We can easily understand that longer buffer delay time reduces the number of timing errors but increases power dissipation, because the circuit tends to be speeded up. As the monitoring period becomes longer, the number of timing errors decreases, but the response to temporal environmental fluctuation degrades. Finer speed control decreases timing error, but it requires larger implementation overhead. As for the location, we intuitively think that the critical path is the best position. However, it is not true, because the probability of the path activation is significantly influential on timing error in addition to the path delay, which will be shown in the following. The number of TEP-FFs trades the rate of timing errors and area overhead.

Let us show some examples of analyzed results [12]. For experiments, we used a 32-bit ripple carry adder (RCA)in subthreshold operation in a 90nm CMOS process. The outputs of RCA are denoted by S[0] – S[32], where S[32] is the most significant bit. The adders operate at  $V_{DD} = 300 \text{ mV}$  and the speed control is implemented by body-biasing. The performance of a subthreshold circuit is sensitive to temperature, and we here focus on the adaptive speed control for temperature (0 °C to 80 °C).
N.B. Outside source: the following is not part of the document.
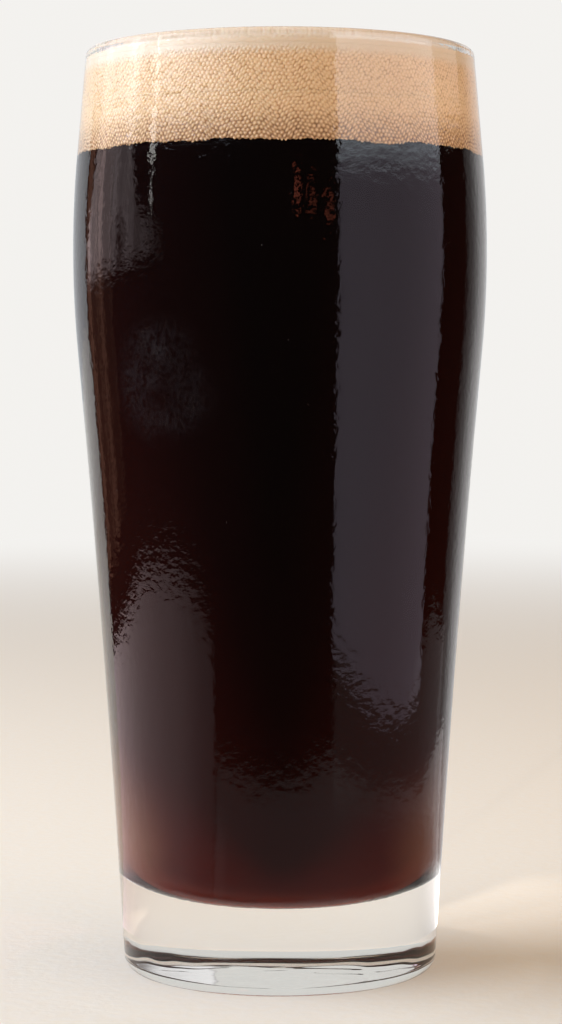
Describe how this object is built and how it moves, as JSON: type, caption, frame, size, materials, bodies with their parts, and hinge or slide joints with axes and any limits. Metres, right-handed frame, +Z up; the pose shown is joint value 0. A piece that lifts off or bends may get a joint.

Figure 5 shows an example of the relation between average power dissipation and mean time to failures (MTTF). Here, a TEP-FF is inserted to S[32], S[16] or S[10] and its buffer delay is changed. The Y axis on the right side indicates the actual time which is computed from MTTF assuming 10MHz operation. Figure 5 indicates that inserted location S[i] and buffer delay affect MTTF significantly, which means the optimal design parameters vary depending on the required error rate.

Longer MTTF means that the timing error rate is lower. Figure 5 shows that larger power dissipation is required



Figure 5. Average power dissipation versus mean time to failures (MTTF) with various buffer delays in RCA. Each dot corresponds to different configuration of buffer delay. Monitoring period is  $10^8$  cycles.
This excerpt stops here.